Saturday, January 12, 2008

The boy who came out of the sun


My husband, Alexx, as a young man of 18 or 20 in the mid-60's posing on the roof of the family Zephyr by the side of the road on the way south to Canberra.

His friend had taken the photo looking into the early morning sun, surrounding Alexx's head in a suffused golden glow which made me think of him as a magickal boy who flew out of the sun to travel down all of our years to my heart and my soul.

Over the recent Christmas break we had dragged out dusty shoe boxes of old black and white family photos from the '40's and slides or transparencies from the '60's. If you know me you know I love history, family history and the notion of time-travel. Oh! god! how I wish I could time travel!

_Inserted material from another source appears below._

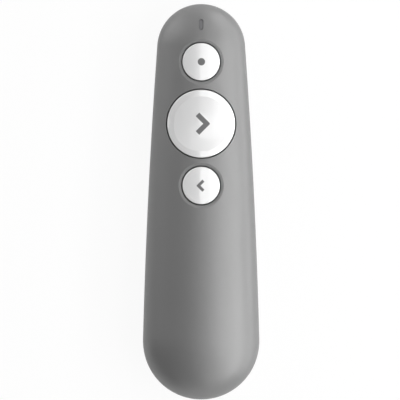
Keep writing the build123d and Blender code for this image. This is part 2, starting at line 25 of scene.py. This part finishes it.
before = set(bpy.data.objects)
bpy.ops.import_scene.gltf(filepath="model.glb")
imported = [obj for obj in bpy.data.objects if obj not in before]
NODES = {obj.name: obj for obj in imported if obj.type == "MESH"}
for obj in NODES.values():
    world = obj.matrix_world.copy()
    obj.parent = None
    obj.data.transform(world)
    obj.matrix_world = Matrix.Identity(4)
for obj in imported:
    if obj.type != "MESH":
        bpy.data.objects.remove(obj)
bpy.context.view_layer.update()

# Middle of the dot and tips of the arrows, where they are printed on their caps
DOT_CENTRE = (0.09 * MM, 49.25 * MM)
NEXT_TIP = (1.98 * MM, 27.46 * MM)
BACK_TIP = (-0.975 * MM, 5.65 * MM)

# Depth of the moulded texture, and reach of the painted shade that darkens narrow gaps
GRAIN_DEPTH = 0.022 * MM
GAP_SHADE_REACH = 0.8 * MM

# The floor lies a hair below the clicker's flat underside, so that the two faces never coincide
FLOOR_RADIUS = 6.0
FLOOR_DROP = 0.05 * MM

# Middle of the picture, and the camera's sensor in millimetres
PICTURE_CENTRE = (-0.4056 * MM, 0.617 * MM)
SENSOR_WIDTH = 36.0

# Panels overhead. Each has the angles, in degrees from straight up, that it spans from left to right and
# from tail to nose, its height, the setting that its strength comes from, and its share of that.
OVERHEAD_PANELS = (
    ("key_panel", (20, 32), (-22, 8), 0.56, "key", 1.0),
    ("wing_panel", (44, 56), (-62, 8), 0.58, "wing", 1.0),
    ("wing_nose_panel", (44, 56), (8, 62), 0.58, "wing", 0.52),
    ("tail_panel", (8, 56), (-62, -40), 0.62, "wing", 0.11),
    ("veil_panel", (9, 56), (-62, 62), 0.60, "veil", 1.0),
    ("strip_panel", (-1, 9), (-62, 62), 0.60, "veil", 0.46),
    ("thumb_panel", (-8, 8), (8, 22), 0.60, "veil", 0.37),
    ("nose_panel", (-56, -20), (20, 62), 0.60, "veil", 0.86),
    ("ridge_panel", (-1, 5), (1.5, 15), 0.64, "ridge", 1.0),
    ("ridge_side_panel", (5, 12), (1.5, 15), 0.65, "ridge", 0.63),
    ("ridge_core_panel", (-1, 4), (1.5, 9), 0.66, "ridge", 0.53),
)

# Panels that stand on a ring round the clicker. Each has its direction, in degrees from the right by way of
# the nose, its width, the heights of its lower and upper edges, and its strength as above.
UPRIGHT_PANELS = (
    ("side_panel", 0, 2.4, (0.04, 0.40), "side", 1.0),
    ("right_corner_panel", 62, 0.5, (0.01, 0.80), "corner", 1.0),
    ("front_panel", 90, 1.2, (0.0, 0.50), "front", 1.0),
    ("left_corner_panel", 145, 1.3, (0.01, 0.50), "front", 2.25),
    ("left_high_panel", 150, 1.3, (0.50, 1.20), "front", 1.09),
    ("left_panel", 180, 2.4, (0.01, 0.80), "bounce", 0.15),
    ("back_panel", 270, 1.2, (0.0, 0.50), "bounce", 1.0),
)
RING_RADIUS = 1.3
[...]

Sitting out in the garden on a summer evening peering down into the slide viewer, the extraordinary clarity and luminous colour of the slide format transported me, drawing me deep down into the past.

I emerged from the activity quite shaken and unsettled, like earth fresh harrowed. In those images I could almost reach out and touch Alexx when he was a fresh-faced, bright-eyed boy with the whole world before him, and his choices unmade and their consequences unfelt. It made me reflect on our lives, on life; the process of living; of the green, smooth sappy sapling growing and twisting, bending and scarring and bleeding into the old gnarled tree. The old gnarled trees that we are fast becoming.

I was back there with him, on that bright cool fresh morning, feeling the warmth of a still kind sun, feeling the soft smooth sap of a world not yet grown hard.

I wept then. Wept for that innocent boy, thinking the world was his and nothing not possible, trapped now, forever, a numinous memory in luminous colour on a thin speck of film in a tiny plastic box. I wept for the sweet, sweet, strongfrail man he'd become, by my side, in my bed, in my arms, I in his. I wept for he and I both, arm in arm, picking our way down from the heights of promise, bearing our treasure of what was done, what was undone, irrevocable; of our exquisite joy and our exquisite sorrow.

Oh! Time travel! Where we touch, for a brief, moment all those fascinating things: growling, grimy, green and cream double-decker buses, coral pink lipstick and white alice bands, shiny black winkle-picker shoes and racy Zephyr cars.

But we touch too, like ice, like fire, the heart and the wound of this, our tiny, fleeting instant in the sun.